Mannings, Singapore & World War II
Keith Wilson Manning, the son of Dr and Mrs Manning of Christchurch, was employed at a rubber plantation in Kuala Lumpar. His wife Gwen lived with him in Kuala Lumpar, where they had a son. When the Japanese took control of Singapore and the Malay Peninsula in 1942 as part of WWII, Keith Manning became a civilian prisoner of war. It is unclear whether Gwen was also a civilian prisoner of war. The Evening Post (of 24 February 1942, p.8), reports that she had recently arrived in Auckland to stay with her parents. Keith Manning’s obituary (Auckland Star,25 September 1945, p.3), suggests she may have been an internee:
MR KEITH MANNING
News that her husband, Mr. Keith Manning, died in Singapore on November 20 last has been received by Mrs. Gwen Manning, of Titirangi, one of the internees who recently arrived at Auckland from Malaya. Mr. Manning, who was 51 years of age had been a rubber planter in Malaya since the first World War. With the Japanese invasion he undertook police and patrol duties on the wharves and in the city of Singapore. After the fall of Singapore he was interned, first at Changi Camp and later at the Sime Road camp. At the Sime Road camp he was infected by a typhus-carrying form of tropical flea while cultivating a vegetable garden and succumbed to complications which are considered to have been due to malnutrition and lack of medical facilities for treating him. Mrs. Manning has been advised that her husband was buried by the Bishop of Singapore, who also died shortly afterwards.
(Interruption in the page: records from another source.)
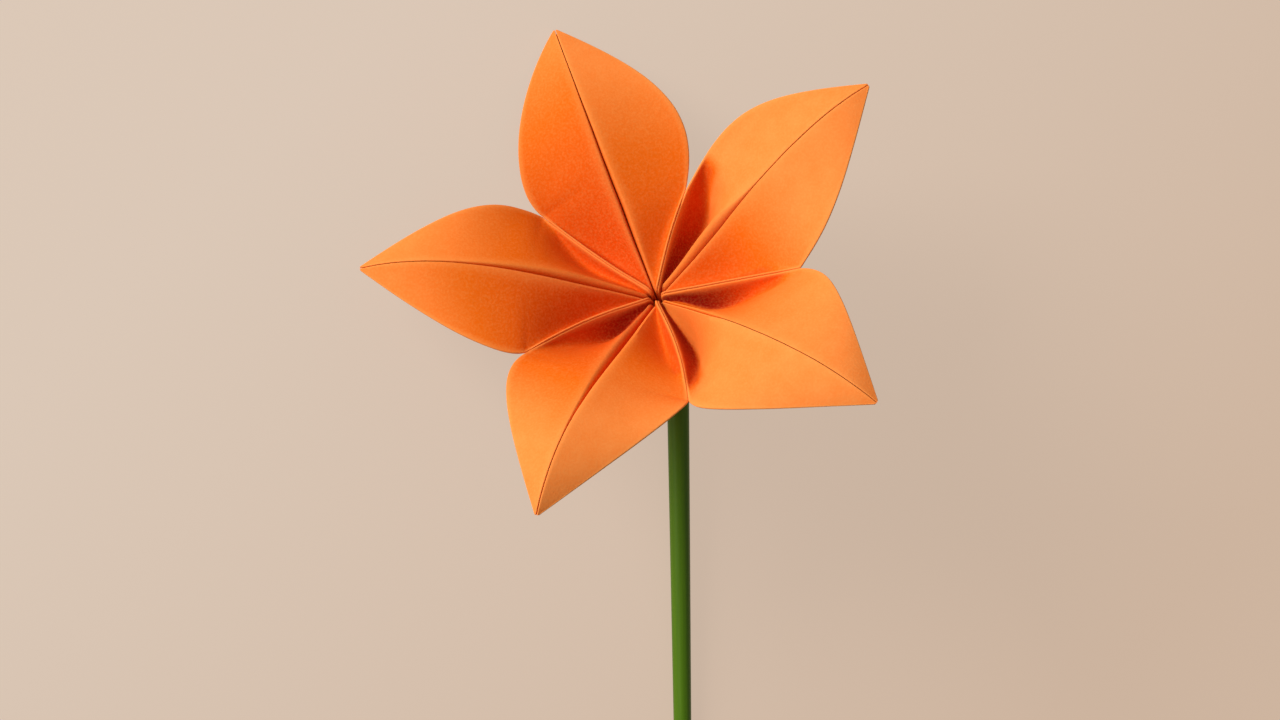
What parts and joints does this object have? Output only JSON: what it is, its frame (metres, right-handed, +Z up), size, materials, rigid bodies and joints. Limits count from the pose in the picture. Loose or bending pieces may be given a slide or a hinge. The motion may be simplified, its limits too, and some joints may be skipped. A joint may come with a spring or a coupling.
{
  "type": "origami lily",
  "caption": "Folded paper lily: petals folded from squares and joined back to back round the throat, on a bent round stem, lying on its side as a decoration.",
  "frame": {"origin": "middle of the lily's footprint, on the surface that it lies on", "axes": "+Z up, +Y from the stem's cut end towards the flower, +X to the right as the flower is seen from above its stem"},
  "size_m": [0.101, 0.2296, 0.0749],
  "materials": {
    "petal_paper": "uncoated orange craft paper, matt, with a fine grain",
    "stem_paper": "tightly rolled green paper, satin"
  },
  "bodies": {
    "root": {"petal_1": "petal_paper", "petal_2": "petal_paper", "petal_3": "petal_paper", "petal_4": "petal_paper", "petal_5": "petal_paper", "stem": "stem_paper"}
  },
  "joints": []
}
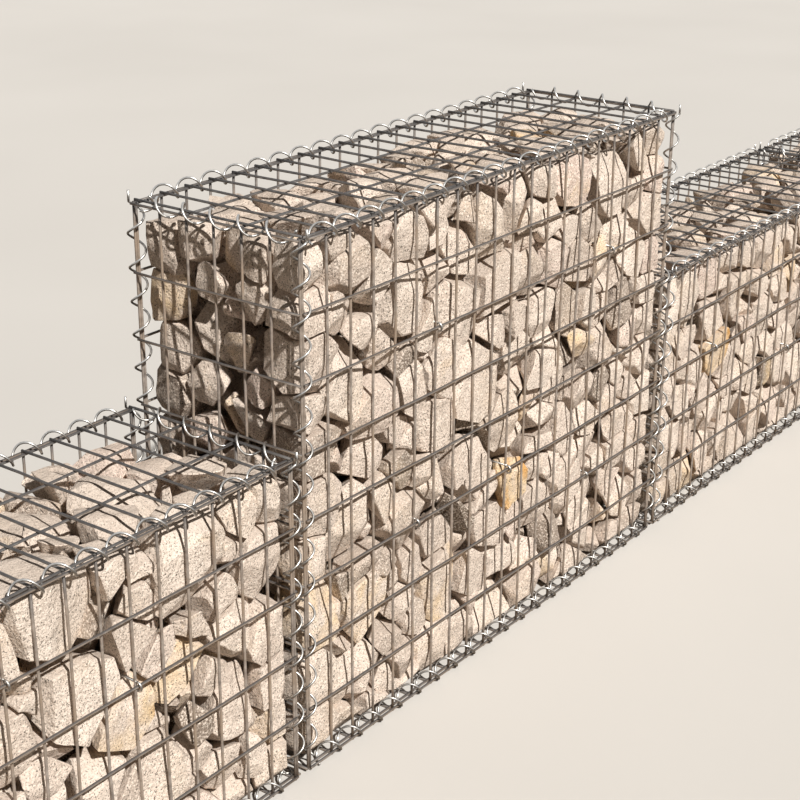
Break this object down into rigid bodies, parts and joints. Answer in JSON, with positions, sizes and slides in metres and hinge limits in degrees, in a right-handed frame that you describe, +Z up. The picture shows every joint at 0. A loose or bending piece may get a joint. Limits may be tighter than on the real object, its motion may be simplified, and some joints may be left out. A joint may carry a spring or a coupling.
{
  "type": "gabion wall",
  "caption": "Low gabion wall of welded-mesh wire baskets filled with broken quarry stone, set end to end, with one basket taller than its neighbours and wire spirals joining the edges.",
  "frame": {"origin": "middle of the footprint, on the ground", "axes": "+X along the wall, +Y from the front towards the back, +Z up"},
  "size_m": [4.1308, 0.3282, 0.823],
  "materials": {
    "mesh_wire": "dull grey-brown weathered zinc coating on steel wire",
    "spiral_wire": "brighter zinc-coated spring wire",
    "stone": "rough broken granite, pale grey-beige with dark specks"
  },
  "bodies": {
    "root": {"bay_1_front_mesh": "mesh_wire", "bay_1_back_mesh": "mesh_wire", "bay_1_left_end_mesh": "mesh_wire", "bay_1_right_end_mesh": "mesh_wire", "bay_1_lid_mesh": "mesh_wire", "bay_1_base_mesh": "mesh_wire", "bay_1_corner_spirals": "spiral_wire", "bay_1_stone_fill": "stone", "bay_2_front_mesh": "mesh_wire", "bay_2_back_mesh": "mesh_wire", "bay_2_left_end_mesh": "mesh_wire", "bay_2_right_end_mesh": "mesh_wire", "bay_2_lid_mesh": "mesh_wire", "bay_2_base_mesh": "mesh_wire", "bay_2_corner_spirals": "spiral_wire", "bay_2_stone_fill": "stone", "bay_3_front_mesh": "mesh_wire", "bay_3_back_mesh": "mesh_wire", "bay_3_left_end_mesh": "mesh_wire", "bay_3_right_end_mesh": "mesh_wire", "bay_3_lid_mesh": "mesh_wire", "bay_3_base_mesh": "mesh_wire", "bay_3_corner_spirals": "spiral_wire", "bay_3_stone_fill": "stone", "bay_4_front_mesh": "mesh_wire", "bay_4_back_mesh": "mesh_wire", "bay_4_left_end_mesh": "mesh_wire", "bay_4_right_end_mesh": "mesh_wire", "bay_4_lid_mesh": "mesh_wire", "bay_4_base_mesh": "mesh_wire", "bay_4_corner_spirals": "spiral_wire", "bay_4_stone_fill": "stone"}
  },
  "joints": []
}
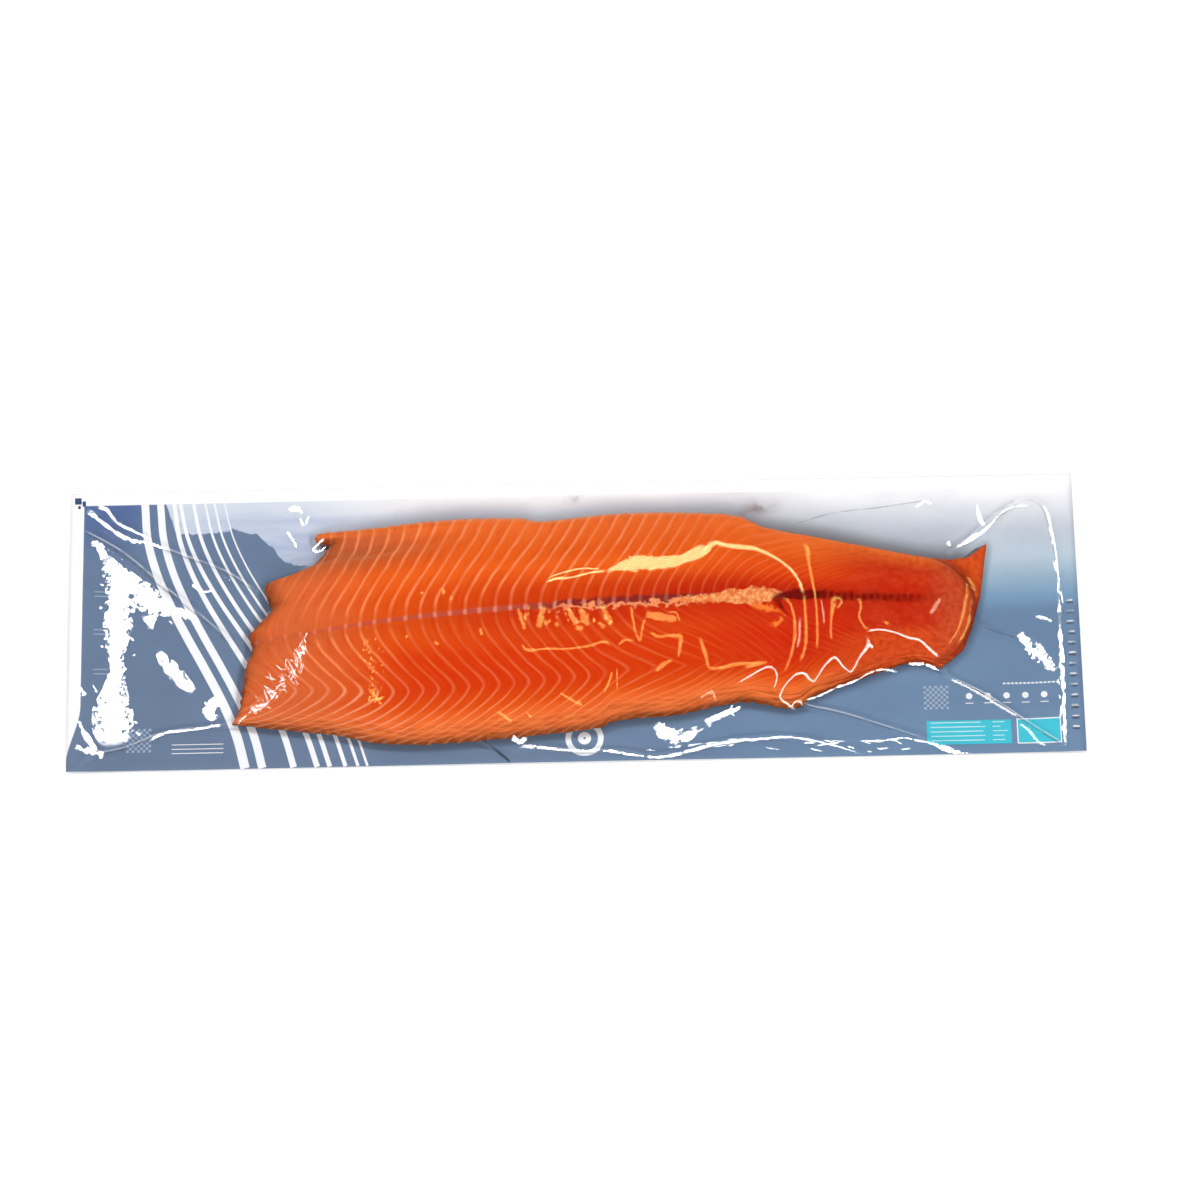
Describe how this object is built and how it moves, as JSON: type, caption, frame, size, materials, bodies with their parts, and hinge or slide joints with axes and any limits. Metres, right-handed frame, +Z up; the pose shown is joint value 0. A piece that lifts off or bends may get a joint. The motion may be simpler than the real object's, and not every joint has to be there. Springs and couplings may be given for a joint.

The bishop’s wife was another victim.
However, the confusion is clarified in the NZ Herald article of 25 September, 1945, p.6:
NEWS BROUGHT BY FRIEND First advice of the death of her husband, Mr Keith Manning, in Singapore on November 20 of last year, has been received by Mrs Given Manning, of Titirangi, from one of the New Zealand internees who recently arrived at Auckland from Malaya. […] Mr Manning was the son of Mrs Helen Manning and the late Dr Manning, of Devonport and Christchurch.
This must have been a devastating time for Gwen: a woman who had been used to a full and successful life in Auckland society.
Dr. and Mrs Fullerton continued to live in Auckland, and died within a month of each other at the end of 1953. Mrs Fullerton seems to have had the Sinclair talent for music. She bequeathed her Bechstein Grand Piano to her grandson (Evelyn Fullerton Probate, Archive NZ Ref No: BBAE A645 1570 Box 1147; Record No: P2209/1953 – in Archives NZ Mangere). The executor of Dr Fullerton’s Will was his brother, Walter Ernest Fullerton, merchant in Auckland (also held in Archives NZ Mangere).
This is just a couple of minutes walk from where Evelyn and Isabella’s brother, James Sinclair, is buried in an unmarked grave.
Isabella spent her final years with with her niece, Gwen Manning in Kerikeri in the far north of New Zealand’s North Island. Isabella died in October 1965. She left everything to her niece, executor of her Will, Gwendoline Eveline Manning of Kerikeri (Isabella Sinclair Probate, Archive NZ Ref No: BBNY A1346 10440 Box 45; Record No: 283/1965 – in Archives NZ Mangere).
Isabell was cremated at Purewa Cemetery. Like her brother James, she does not seem to have a plaque to mark her passing.